On Proximity and Structural Role-based Embeddings in Networks: Misconceptions, Techniques, and Applications

Transactions on Knowledge Discovery from Data (TKDD)

Published June 1, 2020

Ryan A. Rossi, Di Jin, Sungchul Kim, Nesreen K. Ahmed, Danai Koutra, John Boaz Lee, Rossi

Structural roles define sets of structurally similar nodes that are more similar to nodes inside the set than outside, whereas communities define sets of nodes with more connections inside the set than outside. Roles based on structural similarity and communities based on proximity are fundamentally different but important complementary notions.
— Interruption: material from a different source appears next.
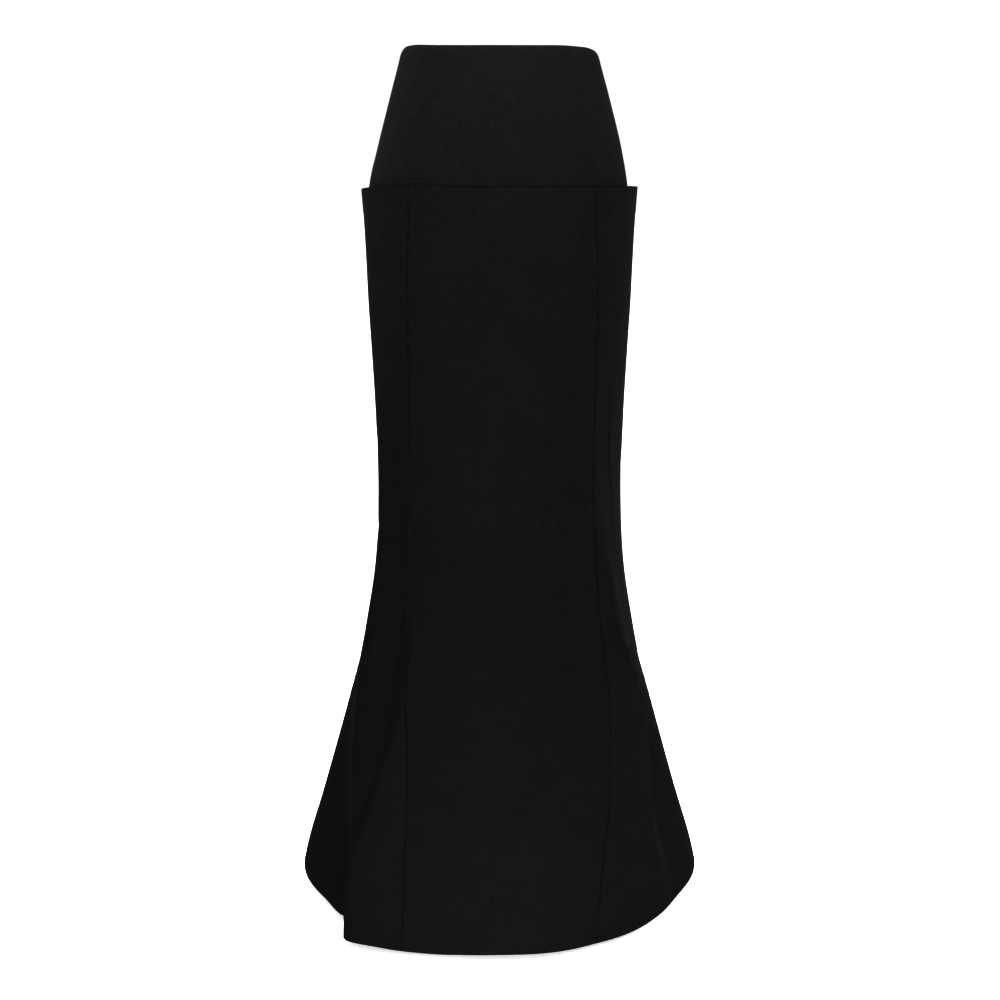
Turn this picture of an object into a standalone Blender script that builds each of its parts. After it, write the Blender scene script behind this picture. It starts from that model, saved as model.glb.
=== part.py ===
"""High-waisted skirt in its worn, hollow form: a fitted hip yoke set under a seven-panel trumpet skirt.

The origin is the centre of the waist's top edge. The front faces -Y, +X is the viewer's right and +Z is up.
Heights are given as drops below the waist. An angle runs round the body from the centre front, positive
towards the viewer's right, so 180 is the centre back.
"""
import math

import bpy
import bmesh
from mathutils import Vector

# Driving sizes in metres
LENGTH = 1.084
RIM_DROP = 0.164
YOKE_DROP = 0.186
CLOTH = 0.0015
SEAM_GAP = 0.0003

# The yoke's outer face, a row for each section: half width, depth before and behind the middle, how square
# the corners are, and how far the section leans to the viewer's left
YOKE_SECTIONS = (
    # drop, half_width, front, back, corner, lean
    (-0.003, 0.1178, 0.0865, 0.0894, 2.40, 0.0000),
    (0.000, 0.1184, 0.0870, 0.0900, 2.40, 0.0000),
    (0.060, 0.1339, 0.0985, 0.1040, 2.40, -0.0002),
    (0.120, 0.1491, 0.1075, 0.1165, 2.40, 0.0001),
    (0.164, 0.1580, 0.1125, 0.1225, 2.40, 0.0012),
    (0.190, 0.1596, 0.1130, 0.1230, 2.40, 0.0012),
)

# The lower skirt's outer face before its folds, in the same way: narrowest at the knee, flared to the hem
SKIRT_SECTIONS = (
    # drop, half_width, front, back, corner, lean
    (0.164, 0.1698, 0.1145, 0.1245, 2.30, 0.0000),
    (0.205, 0.1668, 0.1158, 0.1258, 2.30, -0.0001),
    (0.255, 0.1643, 0.1170, 0.1270, 2.30, -0.0002),
    (0.305, 0.1622, 0.1175, 0.1270, 2.30, -0.0002),
    (0.355, 0.1592, 0.1175, 0.1270, 2.30, -0.0002),
    (0.455, 0.1542, 0.1170, 0.1255, 2.25, -0.0001),
    (0.550, 0.1526, 0.1175, 0.1255, 2.20, 0.0000),
    (0.640, 0.1577, 0.1215, 0.1310, 2.15, -0.0001),
    (0.720, 0.1703, 0.1270, 0.1430, 2.10, -0.0001),
    (0.760, 0.1768, 0.1312, 0.1520, 2.08, -0.0004),
    (0.800, 0.1822, 0.1360, 0.1620, 2.05, -0.0009),
    (0.870, 0.1893, 0.1480, 0.1830, 2.00, -0.0009),
    (0.955, 0.1957, 0.1650, 0.2120, 2.00, -0.0004),
    (1.030, 0.2021, 0.1850, 0.2420, 2.00, -0.0003),
    (1.084, 0.2020, 0.2016, 0.2636, 2.00, -0.0003),
)

# Flutes, ridges and troughs of the hanging cloth. Each starts at one drop, is full at the next and has
# faded at the third. Its middle turns from one angle to the other, and it is a bell whose flanks towards
# the front and the back have their own widths in degrees, at its top and at its foot.
HANGS_TO_HEM = 9.0
FLUTE_EASE = 0.12
FOLDS = (
    # name, starts, full, faded, angle, foot_angle, front, foot_front, back, foot_back, height
    ("side_flute_left", 0.705, 1.084, HANGS_TO_HEM, -108, -113, 11, 25, 22, 26, 0.077),
    ("side_flute_right", 0.705, 1.084, HANGS_TO_HEM, 108, 113, 11, 25, 22, 26, 0.077),
    ("back_flute_left", 0.660, 1.084, HANGS_TO_HEM, -140, -147, 14, 16, 14, 15, 0.026),
    ("back_flute_right", 0.660, 1.084, HANGS_TO_HEM, 140, 146, 14, 15, 14, 16, 0.029),
    ("back_flute_middle", 0.700, 1.084, HANGS_TO_HEM, 180, 180, 14, 15, 14, 15, 0.022),
    ("corner_flute_left", 0.720, 1.084, HANGS_TO_HEM, -80, -51, 12, 19, 11, 7.9, 0.041),
    ("hip_swell_left", 0.850, 1.084, HANGS_TO_HEM, -72, -72, 14, 14, 14, 14, 0.010),
    ("hip_swell_right", 0.850, 1.084, HANGS_TO_HEM, 68, 70, 16, 18, 14, 14, 0.009),
    ("valley_left", 0.860, 1.084, HANGS_TO_HEM, -69, -61.5, 7, 5, 9, 7, -0.020),
    ("trough_left", 0.330, 0.700, 0.950, -65, -61, 10, 10, 14, 10, -0.019),
    ("ridge_left", 0.660, 0.880, 1.100, -46, -55, 6, 7, 6, 5, 0.012),
    ("ridge_right", 0.440, 0.700, 0.920, 50, 78, 8, 8, 6, 6, 0.007),
    ("edge_right", 0.700, 0.880, 1.080, 76, 76, 14, 16, 7, 7, 0.006),
    ("gully_right", 0.740, 0.900, 1.080, 91, 89, 9, 8, 9, 8, -0.024),
    ("dent_right", 0.850, 1.084, HANGS_TO_HEM, 34, 35, 12, 12, 10, 10, -0.004),
)

# The long seams, as angles: a princess seam, a side seam and a back seam on each half
SEAMS = (
    # drop, back_left, side_left, princess_left, princess_right, side_right, back_right
    (0.164, -132.0, -92.0, -48.6, 51.8, 92.0, 132.0),
    (0.455, -131.0, -93.0, -51.6, 53.8, 93.0, 131.0),
    (0.550, -131.0, -94.0, -54.0, 53.6, 94.0, 131.0),
    (0.700, -134.0, -100.0, -49.2, 54.6, 100.0, 134.0),
    (0.780, -138.0, -104.0, -46.6, 55.7, 104.0, 138.0),
    (0.860, -141.0, -107.0, -43.4, 53.4, 107.0, 141.0),
    (0.960, -144.0, -110.0, -39.6, 46.9, 110.0, 144.0),
    (1.010, -145.3, -111.3, -36.9, 42.1, 111.3, 145.3),
    (1.084, -147.0, -113.0, -33.1, 37.1, 113.0, 146.0),
)
SEAM_NAMES = ("back_left", "side_left", "princess_left", "princess_right", "side_right", "back_right")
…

Recently, the notion of structural roles has become increasingly important and has gained a lot of attention due to the proliferation of work on learning representations (node/edge embeddings) from graphs that preserve the notion of roles. Unfortunately, recent work has sometimes confused the notion of structural roles and communities (based on proximity) leading to misleading or incorrect claims about the capabilities of network embedding methods. As such, this paper seeks to clarify the misconceptions and key differences between structural roles and communities, and formalize the general mechanisms (e.g., random walks, feature diffusion) that give rise to community or role-based structural embeddings. We theoretically prove that embedding methods based on these mechanisms result in either community or role-based structural embeddings. These mechanisms are typically easy to identify and can help researchers quickly determine whether a method preserves community or role-based embeddings. Furthermore, they also serve as a basis for developing new and improved methods for community or role-based structural embeddings. Finally, we analyze and discuss applications and data characteristics where community or role-based embeddings are most appropriate.